PhD Oral Exam - Ardath J. Whynacht, Humanities

Citizens of Nowhere: Diffractive Engagements with Borderline Personality Disorder


Date & time
Friday, April 7, 2017
1:30 p.m. – 4:30 p.m.
Cost

This event is free

Organization

School of Graduate Studies

Contact

Sharon Carey
514-848-2424, ext. 3802

Where

Henry F. Hall Building
1455 De Maisonneuve W.
Room H 1120

Wheel chair accessible

Yes

When studying for a doctoral degree (PhD), candidates submit a thesis that provides a critical review of the current state of knowledge of the thesis subject as well as the student’s own contributions to the subject. The distinguishing criterion of doctoral graduate research is a significant and original contribution to knowledge.

Once accepted, the candidate presents the thesis orally. This oral exam is open to the public.

Abstract

This thesis examines lived experiences with Borderline Personality Disorder through arts-based qualitative research and 'friendship as method'. Rather than treat social experience as distinct from material, or biological realities, the thesis builds on a feminist, new materialist position that resists a division between matter and meaning. A diffractive approach is used to work through problems of representation that divide vision into self/other and to facilitate the emergence of stories along different patterns of relating. Intra-action implies the emergence of experience through and within our entanglements, rather than inter-action, which presupposes the object prior to its relations.
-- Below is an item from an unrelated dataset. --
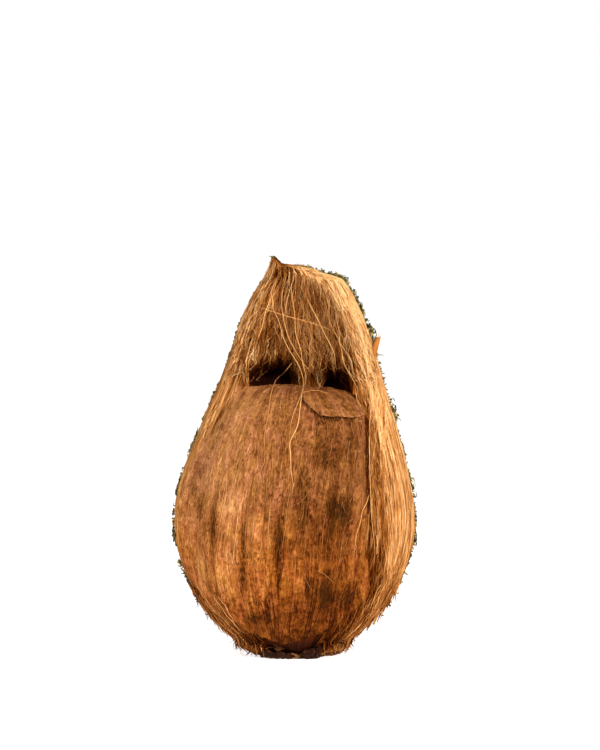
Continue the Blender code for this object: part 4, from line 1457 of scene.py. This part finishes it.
def add_scale(bm, index):
    """One scale that hugs the underside of the husk, with a torn upper edge."""
    inner = index % 2
    middle = math.radians(-52 + 59 * index)
    half_angle = math.radians(32 - 3 * inner)
    lowest, highest = math.radians(-82), math.radians(-67 - 2 * inner)
    columns, rows = 46, 20
    across, up = np.meshgrid(np.linspace(-1, 1, columns), np.linspace(0, 1, rows), indexing="ij")
    across, up = across.ravel(), up.ravel()
    tear = 0.34 * field(np.stack([across * 3 + index * 9, across * 0, across * 0 + 3], -1))
    tear = tear + 0.16 * field(np.stack([across * 11 + index * 9, across * 0, across * 0 + 8], -1))
    rounded = highest - (highest - lowest) * (0.55 * np.abs(across) ** 2.6 - np.minimum(tear, 0.05))
    climb = lowest + (rounded - lowest) * up
    angle = middle + half_angle * across
    wrinkle = 0.0009 * field(np.stack([across * 7, up * 4, across * 0 + index], -1))
    wrinkle = wrinkle + 0.0004 * field(np.stack([across * 22, up * 9, across * 0 + index], -1))
    gap = CALYX_GAP + 0.0009 * inner
    edge = np.minimum(1, 5 * (1 - np.abs(across))) * np.minimum(1, 0.35 + 3 * (1 - up))
    curl = 0.0007 * up**3 * (1 - 0.5 * np.abs(across))
    inner_side = husk_points(angle, climb, gap + curl)
    outer_side = husk_points(angle, climb, gap + curl + SCALE_THICK * np.clip(edge, 0.15, 1) + wrinkle)
    grids = []
    for side in (inner_side, outer_side):
        side[:, 2] = np.maximum(side[:, 2], 0.0)
        verts = [bm.verts.new(point) for point in side.tolist()]
        grids.append([verts[column * rows:(column + 1) * rows] for column in range(columns)])
    low, high = grids
    for i in range(columns - 1):
        for j in range(rows - 1):
            bm.faces.new((low[i][j], low[i][j + 1], low[i + 1][j + 1], low[i + 1][j]))
            bm.faces.new((high[i][j], high[i + 1][j], high[i + 1][j + 1], high[i][j + 1]))
    rim = [(i, 0) for i in range(columns)] + [(columns - 1, j) for j in range(1, rows)]
    rim += [(i, rows - 1) for i in range(columns - 2, -1, -1)] + [(0, j) for j in range(rows - 2, 0, -1)]
    for (i, j), (k, m) in zip(rim, rim[1:] + rim[:1]):
        bm.faces.new((low[i][j], low[k][m], high[k][m], high[i][j]))


# Lumps of bark under the foot: (turn from the front, climb in degrees, half-sizes round, up and out, tone).
LUMPS = (
    (-0.06, -77, (0.0056, 0.0018, 0.0012), 0.52),
    (0.42, -73, (0.0052, 0.0040, 0.0014), -0.12),
    (-0.85, -73, (0.0016, 0.0034, 0.0012), -0.10),
    (2.30, -70, (0.0060, 0.0034, 0.0014), -0.05),
    (4.10, -70, (0.0050, 0.0030, 0.0014), 0.05),
)


def make_lumps(material):
    """Lumps of broken scale and bark under the foot."""
    bm = bmesh.new()
    tones = []
    for number, (turn, climb, sizes, tone) in enumerate(LUMPS):
        made = bmesh.ops.create_icosphere(bm, subdivisions=4, radius=1)["verts"]
        ball = np.array([vert.co[:] for vert in made])
        rough = 1 + 0.40 * field(ball * 1.6 + number * 5) + 0.24 * field(ball * 5.0 + number * 5)
        lump = ball * rough[:, None] * sizes
        angle = FRONT + turn
        centre = husk_points(np.array([angle]), np.radians([climb]), 0.0018)[0]
        outward = unit(np.array([math.cos(angle), math.sin(angle), -0.5]))
        around = np.array([-math.sin(angle), math.cos(angle), 0.0])
        upward = np.cross(outward, around)
        places = centre + lump[:, :1] * around + lump[:, 1:2] * upward + lump[:, 2:] * outward
        for vert, place in zip(made, inside_frame(places)):
            vert.co = place
        tones.extend([tone] * len(made))
    mesh = mesh_of("foot_lumps", bm)
    write_values(mesh, husk_flow(mesh_points(mesh)), tone=np.array(tones))
    return link("foot_lumps", mesh, material)


def make_scraps(rng, tree, material):
    """Ragged scraps of scale that lie round the foot, most of them on both sides of the front."""
    count = 190
    clusters = rng.normal(-0.62, 0.20, 48), rng.normal(0.62, 0.22, 48), rng.uniform(0.9, 5.4, 94)
    angle = FRONT + np.concatenate(clusters)
    climb = np.radians(rng.normal(-68.5, 2.6, count))
    places = husk_points(angle, climb, rng.uniform(0.0004, 0.0022, count))
    near = np.array([tree.find_nearest(place.tolist())[3] < 0.0024 for place in places])
    around = unit(husk_points(angle + 0.02, climb) - husk_points(angle, climb))
    upward = unit(husk_points(angle, climb + 0.02) - husk_points(angle, climb))
    directions = around + upward * rng.normal(0.2, 0.7, (count, 1))
    lengths = rng.uniform(0.0022, 0.0066, count)
    widths = lengths * rng.uniform(0.30, 0.60, count)
    tones = rng.normal(-0.10, 0.12, count)
    kept = [values[near] for values in (places, directions, lengths, widths, tones)]
    return crumbs("foot_scraps", rng, *kept, material)


def add_scar(bm):
    """The round stem scar: a flat ring to stand on, with shallow rings and a dished middle."""
    around = 72
    angles = np.arange(around) * 2 * math.pi / around
    across, along = np.cos(angles), np.sin(angles)
    ragged = 1 + 0.03 * field(np.stack([across * 3, along * 3, angles * 0], -1))
    rings = []
    for radius in np.linspace(0, SCAR_RADIUS, 26):
        ripple = 0.0002 * (1 + math.sin(radius * 2600)) * (radius < 0.015)
        dish = 0.0012 * (1 - smooth(radius, 0.004, 0.012)) + ripple
        ring = np.stack([radius * ragged * across, radius * ragged * along, angles * 0 + dish], -1)
        rings.append([bm.verts.new(point) for point in ring.tolist()])
    top = [bm.verts.new((*vert.co.xy, CALYX_FLOOR - 0.0004)) for vert in rings[-1]]
    rings.append(top)
    for inner, outer in zip(rings, rings[1:]):
        for k in range(around):
            n = (k + 1) % around
            bm.faces.new((inner[k], inner[n], outer[n], outer[k]))
    bm.faces.new(top)
    bmesh.ops.remove_doubles(bm, verts=rings[0], dist=1e-5)


# ---- floor, light and camera -------------------------------------------------------------------

AIM = Vector((0.0034, 0.0, 0.158))
CAMERA_AWAY = 2.4
CAMERA_RISE = math.radians(4)
FRAME_TALL = 0.4208  # what the picture's height spans at the coconut


def make_camera():
    """A long lens in front, a little above the middle."""
    data = bpy.data.cameras.new("camera")
    data.sensor_width = 36
    data.lens = data.sensor_width * CAMERA_AWAY / FRAME_TALL
    camera = bpy.data.objects.new("camera", data)
    back = Vector((0, -math.cos(CAMERA_RISE), math.sin(CAMERA_RISE)))
    camera.location = AIM + back * CAMERA_AWAY
    camera.rotation_euler = (-back).to_track_quat("-Z", "Y").to_euler()
    bpy.context.scene.collection.objects.link(camera)
    bpy.context.scene.camera = camera


def add_light(name, place, size, power, colour):
    """A square soft light that faces the coconut."""
    data = bpy.data.lights.new(name, "AREA")
    data.size = size
    data.energy = power
    data.color = colour
    light = bpy.data.objects.new(name, data)
    light.location = place
    light.rotation_euler = (AIM - Vector(place)).to_track_quat("-Z", "Y").to_euler()
    bpy.context.scene.collection.objects.link(light)


def make_studio():
    """A white room: a pale floor, a dim warm glow all round, and two soft lights."""
    scene = bpy.context.scene
    scene.view_settings.view_transform = "Standard"
    world = bpy.data.worlds.new("studio")
    scene.world = world
    world.use_nodes = True
    tree = world.node_tree
    seen = tree.nodes["Background"]
    seen.inputs["Color"].default_value = (1, 1, 1, 1)
    seen.inputs["Strength"].default_value = 1.0
    glow = tree.nodes.new("ShaderNodeBackground")
    glow.inputs["Color"].default_value = (1.0, 0.97, 0.93, 1)
    glow.inputs["Strength"].default_value = 0.32
    path = tree.nodes.new("ShaderNodeLightPath")
    blend = tree.nodes.new("ShaderNodeMixShader")
    tree.links.new(path.outputs["Is Camera Ray"], blend.inputs["Fac"])
    tree.links.new(glow.outputs[0], blend.inputs[1])
    tree.links.new(seen.outputs[0], blend.inputs[2])
    tree.links.new(blend.outputs[0], tree.nodes["World Output"].inputs["Surface"])
    add_light("key", (0.70, -1.15, 0.70), 0.45, 25, (1.0, 0.97, 0.92))
    add_light("fill", (-1.0, -0.95, 0.45), 0.80, 9, (1.0, 0.96, 0.92))

    bm = bmesh.new()
    bmesh.ops.create_grid(bm, x_segments=1, y_segments=1, size=6)
    paint = Paint("floor", 0.9, 0.1)
    paint.shader.inputs["Emission Color"].default_value = (1, 1, 1, 1)
    paint.shader.inputs["Emission Strength"].default_value = 0.78
    floor = link("floor", mesh_of("floor", bm), paint.finish((0.85, 0.85, 0.85, 1)))


# ---- everything --------------------------------------------------------------------------------


def main():
    """Builds everything. The order of the pieces is the order of the random draws."""
    make_camera()
    make_studio()
    rng = np.random.default_rng(SEED)
    husk = make_husk(husk_material())
    felt = nut_material()
    nut = make_nut(felt)
    calyx = make_calyx(calyx_material())
    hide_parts("husk")
    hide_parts("nut")
    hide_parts("calyx")
    front = Front(husk, nut)
    tree = tree_of(husk, nut)
    bark = calyx.data.materials[0]
    fibre = fibre_material()
    chips = chip_material()
    slots = {
        "husk_fibre": [
            husk,
            make_hood_fibres(rng, front, fibre),
            make_hood_threads(rng, front, fibre),
            make_hood_tangle(rng, front, fibre),
            make_rim_fibres(rng, "right_rim_fibres", 1, 3900, -60, tree, fibre),
            make_rim_fibres(rng, "left_rim_fibres", -1, 1300, 20, tree, fibre),
            make_seam_fibres(rng, front, fibre),
            make_groove_shade_fibres(rng, front, fibre),
            make_strands(rng, front, fibre),
            make_skin_fringe(rng, chips),
            make_edge_curls(rng, chips),
            make_edge_loops(rng, chips),
            make_sliver(fibre),
            make_base_fibres(rng, tree, fibre),
        ],
        "nut_felt": [
            nut,
            make_left_felt(front, felt),
            make_low_felt(front, felt),
            make_felt_flap(front, felt),
            make_nut_fibres(rng, front, fibre),
            make_nut_threads(rng, front, fibre),
        ],
        "calyx_scale": [calyx, make_lumps(bark), make_scraps(rng, tree, bark)],
    }
    for slot, pieces in slots.items():
        for piece in pieces:
            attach(piece, "root")


main()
Given that women with the diagnosis of Borderline Personality Disorder (or those with the same grouping of symptoms) are incarcerated at a disproportionately higher rate than those who do not, the thesis also works to move beyond some of the limitations of prison abolitionism and mad studies scholarship, whose social constructionist frame marginalizes emotional experience and fails to reflect the needs or lived experiences of women with the diagnosis of Borderline Personality Disorder. By diffractively working through the lived experiences of collaborators, the author presents three 'friendship' stories with fictional characters that represent contributions from all participants in the project. These stories help us to imagine ways in which prison abolitionism and mental health advocacy movements can dismantle harmful institutions without relying on discursive structures that marginalize those who are most vulnerable. This thesis seeks to expand abolitionist theorizing, by holding space for critical attention to suffering that emerges intra-actively between and within us.